• Problem to solve
Gather, from the listing beneath this task, every line holding the string "code".
>>>>>
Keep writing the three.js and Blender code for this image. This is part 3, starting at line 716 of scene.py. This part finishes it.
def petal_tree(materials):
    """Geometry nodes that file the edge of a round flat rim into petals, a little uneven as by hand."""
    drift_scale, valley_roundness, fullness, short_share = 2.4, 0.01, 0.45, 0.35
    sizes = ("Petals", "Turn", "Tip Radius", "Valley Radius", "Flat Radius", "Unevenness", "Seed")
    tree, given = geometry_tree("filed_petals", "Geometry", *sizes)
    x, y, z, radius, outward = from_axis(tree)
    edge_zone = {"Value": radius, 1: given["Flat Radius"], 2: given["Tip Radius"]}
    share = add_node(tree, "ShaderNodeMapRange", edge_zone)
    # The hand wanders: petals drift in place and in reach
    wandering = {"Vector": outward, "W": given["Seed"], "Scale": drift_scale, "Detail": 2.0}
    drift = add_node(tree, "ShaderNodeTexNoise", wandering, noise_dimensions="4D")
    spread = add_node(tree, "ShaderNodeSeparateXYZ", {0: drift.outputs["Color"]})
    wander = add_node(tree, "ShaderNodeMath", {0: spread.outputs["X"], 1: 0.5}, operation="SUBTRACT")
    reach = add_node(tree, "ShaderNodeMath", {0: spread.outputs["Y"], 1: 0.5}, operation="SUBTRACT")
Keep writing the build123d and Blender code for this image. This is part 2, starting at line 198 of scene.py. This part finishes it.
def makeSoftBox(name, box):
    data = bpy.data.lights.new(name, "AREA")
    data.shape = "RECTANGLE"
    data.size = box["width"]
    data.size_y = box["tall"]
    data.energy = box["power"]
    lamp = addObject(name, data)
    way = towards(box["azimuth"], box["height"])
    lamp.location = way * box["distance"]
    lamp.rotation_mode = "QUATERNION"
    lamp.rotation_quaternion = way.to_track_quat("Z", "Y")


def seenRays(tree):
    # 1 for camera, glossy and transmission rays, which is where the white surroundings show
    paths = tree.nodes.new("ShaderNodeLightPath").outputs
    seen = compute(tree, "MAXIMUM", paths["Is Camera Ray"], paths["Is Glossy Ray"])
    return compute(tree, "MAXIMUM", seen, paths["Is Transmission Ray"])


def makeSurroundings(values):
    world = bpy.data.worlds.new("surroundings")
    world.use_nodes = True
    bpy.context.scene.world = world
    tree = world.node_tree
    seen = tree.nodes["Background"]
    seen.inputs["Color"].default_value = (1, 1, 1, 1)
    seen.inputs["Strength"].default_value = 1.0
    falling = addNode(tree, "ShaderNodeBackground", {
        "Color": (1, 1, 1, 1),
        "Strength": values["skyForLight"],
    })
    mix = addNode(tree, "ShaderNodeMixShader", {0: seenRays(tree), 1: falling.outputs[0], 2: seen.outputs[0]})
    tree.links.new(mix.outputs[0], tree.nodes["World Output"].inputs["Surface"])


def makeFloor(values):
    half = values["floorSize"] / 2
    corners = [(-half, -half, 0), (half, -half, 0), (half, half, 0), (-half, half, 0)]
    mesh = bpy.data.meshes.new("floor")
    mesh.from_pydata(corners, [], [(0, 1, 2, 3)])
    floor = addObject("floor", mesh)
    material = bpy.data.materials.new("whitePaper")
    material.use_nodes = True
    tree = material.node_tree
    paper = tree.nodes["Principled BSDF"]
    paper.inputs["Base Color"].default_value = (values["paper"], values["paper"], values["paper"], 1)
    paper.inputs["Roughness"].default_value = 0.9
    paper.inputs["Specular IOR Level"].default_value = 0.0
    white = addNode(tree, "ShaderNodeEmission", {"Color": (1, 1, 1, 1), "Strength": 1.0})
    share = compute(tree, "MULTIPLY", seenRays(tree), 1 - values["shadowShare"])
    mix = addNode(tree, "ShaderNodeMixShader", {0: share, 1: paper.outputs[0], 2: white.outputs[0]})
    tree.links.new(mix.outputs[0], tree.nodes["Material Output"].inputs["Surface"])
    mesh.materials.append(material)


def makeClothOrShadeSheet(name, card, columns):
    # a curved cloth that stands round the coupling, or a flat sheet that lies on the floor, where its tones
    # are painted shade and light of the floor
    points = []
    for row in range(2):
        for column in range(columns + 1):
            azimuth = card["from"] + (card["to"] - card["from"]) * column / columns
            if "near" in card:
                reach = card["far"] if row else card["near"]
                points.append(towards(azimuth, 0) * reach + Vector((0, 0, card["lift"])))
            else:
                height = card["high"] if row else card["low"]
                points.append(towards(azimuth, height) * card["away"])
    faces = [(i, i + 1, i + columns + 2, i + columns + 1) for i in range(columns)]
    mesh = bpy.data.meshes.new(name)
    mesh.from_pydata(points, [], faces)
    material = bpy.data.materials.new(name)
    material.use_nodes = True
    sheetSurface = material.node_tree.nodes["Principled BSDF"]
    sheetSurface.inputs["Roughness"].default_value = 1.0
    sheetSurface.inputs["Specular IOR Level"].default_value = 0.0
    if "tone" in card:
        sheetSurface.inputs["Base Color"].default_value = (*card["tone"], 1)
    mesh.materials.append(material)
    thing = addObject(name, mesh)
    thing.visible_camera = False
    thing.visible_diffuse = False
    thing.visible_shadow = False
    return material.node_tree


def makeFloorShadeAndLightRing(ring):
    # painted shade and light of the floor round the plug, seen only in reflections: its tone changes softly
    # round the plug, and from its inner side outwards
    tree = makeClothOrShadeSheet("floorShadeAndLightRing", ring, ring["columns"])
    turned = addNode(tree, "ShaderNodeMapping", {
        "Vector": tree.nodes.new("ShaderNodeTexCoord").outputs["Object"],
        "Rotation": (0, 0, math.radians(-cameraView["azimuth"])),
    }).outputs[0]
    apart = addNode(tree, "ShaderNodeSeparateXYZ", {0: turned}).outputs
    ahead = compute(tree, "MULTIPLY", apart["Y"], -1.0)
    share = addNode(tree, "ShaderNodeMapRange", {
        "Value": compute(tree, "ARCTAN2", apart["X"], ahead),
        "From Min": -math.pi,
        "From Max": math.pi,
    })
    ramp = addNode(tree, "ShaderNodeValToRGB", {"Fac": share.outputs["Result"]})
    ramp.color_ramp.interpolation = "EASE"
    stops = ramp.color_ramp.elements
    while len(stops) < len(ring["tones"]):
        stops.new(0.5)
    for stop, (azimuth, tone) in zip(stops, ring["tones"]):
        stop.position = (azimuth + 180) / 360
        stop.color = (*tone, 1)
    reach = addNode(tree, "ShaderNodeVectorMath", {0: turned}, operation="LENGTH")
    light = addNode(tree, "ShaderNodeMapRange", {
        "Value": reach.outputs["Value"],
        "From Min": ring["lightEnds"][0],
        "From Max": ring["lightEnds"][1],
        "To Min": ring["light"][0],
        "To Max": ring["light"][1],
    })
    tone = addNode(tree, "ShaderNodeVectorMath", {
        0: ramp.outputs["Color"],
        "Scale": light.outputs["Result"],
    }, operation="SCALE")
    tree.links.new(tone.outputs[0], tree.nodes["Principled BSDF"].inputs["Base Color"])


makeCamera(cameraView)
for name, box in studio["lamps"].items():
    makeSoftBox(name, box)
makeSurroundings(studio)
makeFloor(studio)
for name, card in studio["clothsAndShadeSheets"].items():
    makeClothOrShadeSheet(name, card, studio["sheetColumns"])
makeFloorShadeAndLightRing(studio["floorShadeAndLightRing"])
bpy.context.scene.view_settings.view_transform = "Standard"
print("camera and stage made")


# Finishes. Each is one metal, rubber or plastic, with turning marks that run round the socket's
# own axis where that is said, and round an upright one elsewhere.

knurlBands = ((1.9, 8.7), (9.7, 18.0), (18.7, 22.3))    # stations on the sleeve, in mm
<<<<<
• Solution
Keep writing the three.js and Blender code for this image. This is part 3, starting at line 716 of scene.py. This part finishes it.
Keep writing the build123d and Blender code for this image. This is part 2, starting at line 198 of scene.py. This part finishes it.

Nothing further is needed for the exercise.